### Work to be completed
Locate each line holding the string "this" and copy it.

[Start Records provided]

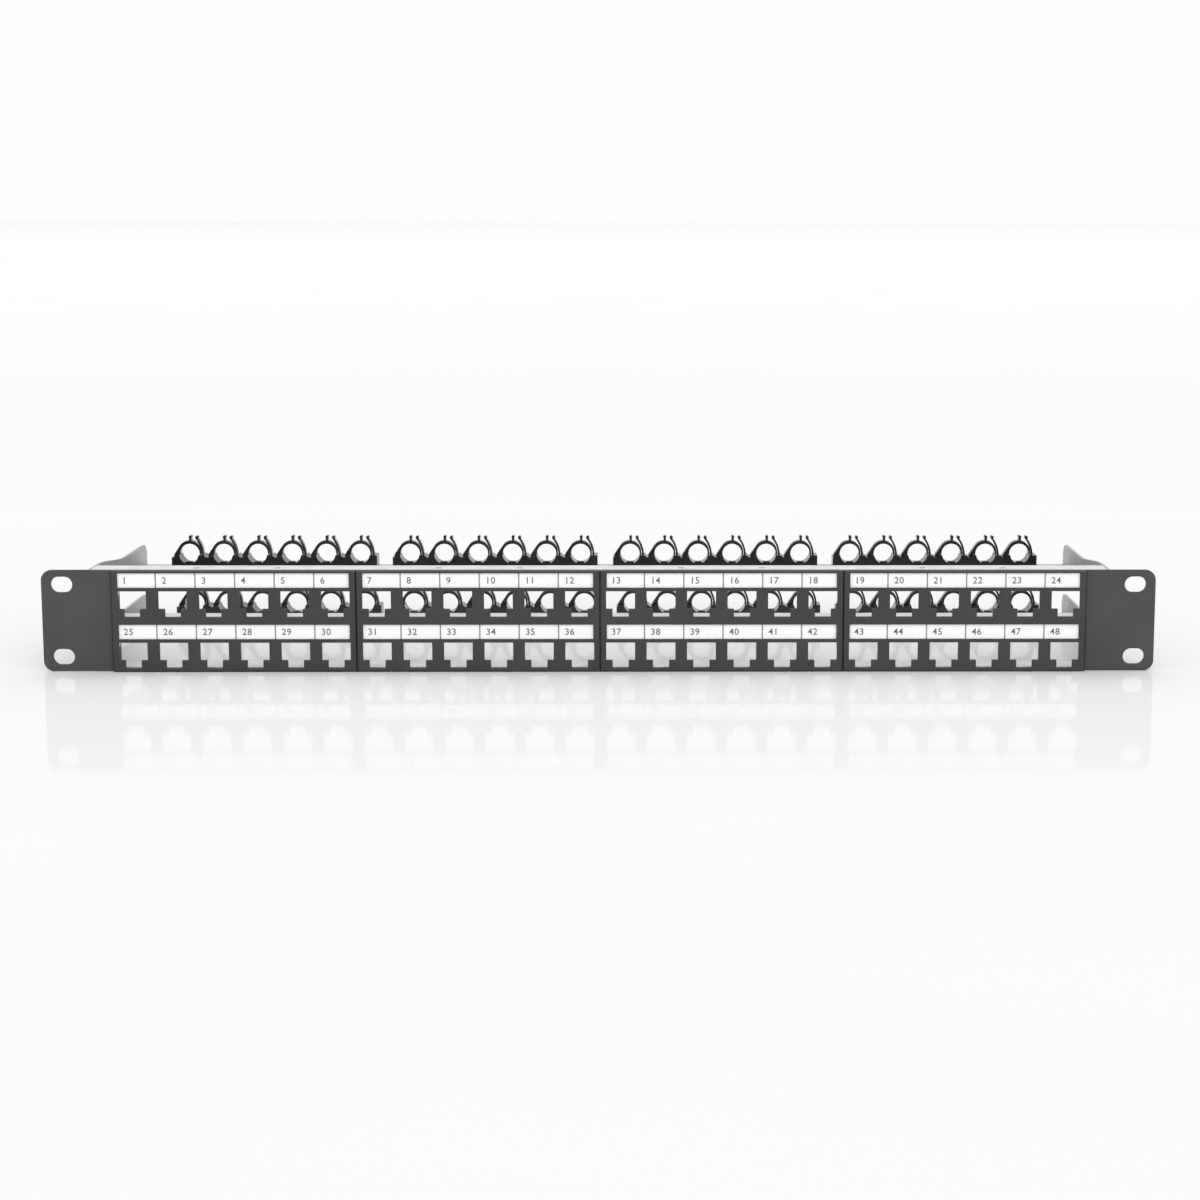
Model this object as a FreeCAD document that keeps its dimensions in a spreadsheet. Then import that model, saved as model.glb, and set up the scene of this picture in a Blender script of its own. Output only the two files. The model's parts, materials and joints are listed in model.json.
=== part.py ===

[End Records provided]
[Start Records provided]

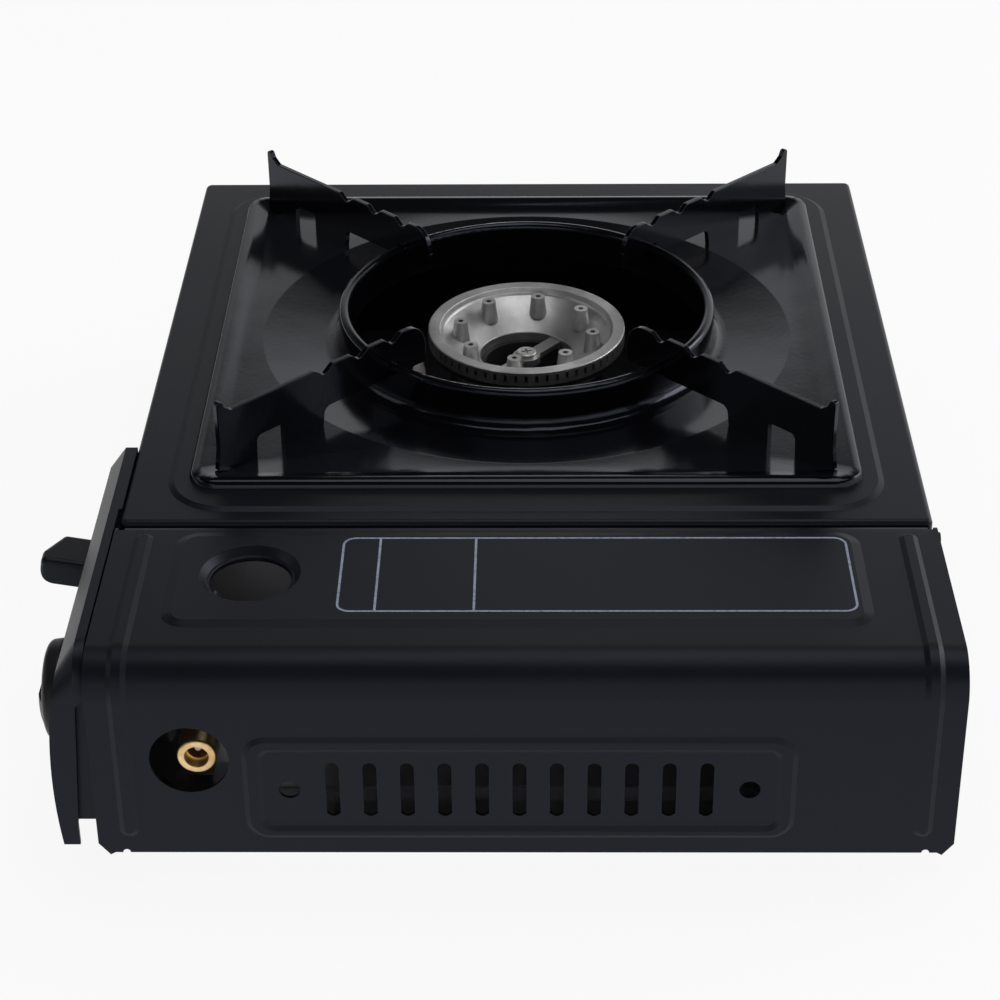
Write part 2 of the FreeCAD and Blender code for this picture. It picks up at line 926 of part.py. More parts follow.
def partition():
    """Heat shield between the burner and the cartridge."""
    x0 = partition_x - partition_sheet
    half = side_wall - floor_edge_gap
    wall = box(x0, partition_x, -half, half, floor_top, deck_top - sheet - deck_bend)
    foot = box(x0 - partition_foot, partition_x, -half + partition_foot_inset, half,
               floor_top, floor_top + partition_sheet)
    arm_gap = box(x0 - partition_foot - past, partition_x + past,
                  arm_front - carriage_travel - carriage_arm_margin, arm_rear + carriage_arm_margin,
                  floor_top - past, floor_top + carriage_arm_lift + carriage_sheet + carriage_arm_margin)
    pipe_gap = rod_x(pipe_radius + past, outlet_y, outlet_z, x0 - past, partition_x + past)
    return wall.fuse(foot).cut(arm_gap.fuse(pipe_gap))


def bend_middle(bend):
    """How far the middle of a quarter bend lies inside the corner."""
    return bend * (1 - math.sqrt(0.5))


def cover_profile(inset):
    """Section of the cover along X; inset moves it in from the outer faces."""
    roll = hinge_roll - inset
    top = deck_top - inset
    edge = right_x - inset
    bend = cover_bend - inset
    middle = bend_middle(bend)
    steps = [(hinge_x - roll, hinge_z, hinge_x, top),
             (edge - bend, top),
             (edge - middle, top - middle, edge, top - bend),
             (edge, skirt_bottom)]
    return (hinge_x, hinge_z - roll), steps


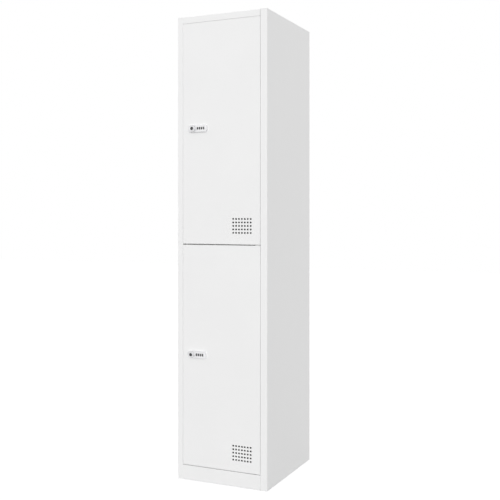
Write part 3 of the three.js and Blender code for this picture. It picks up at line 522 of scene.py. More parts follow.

[End Records provided]

### Final result
Model this object as a FreeCAD document that keeps its dimensions in a spreadsheet. Then import that model, saved as model.glb, and set up the scene of this picture in a Blender script of its own. Output only the two files. The model's parts, materials and joints are listed in model.json.
Write part 2 of the FreeCAD and Blender code for this picture. It picks up at line 926 of part.py. More parts follow.
Write part 3 of the three.js and Blender code for this picture. It picks up at line 522 of scene.py. More parts follow.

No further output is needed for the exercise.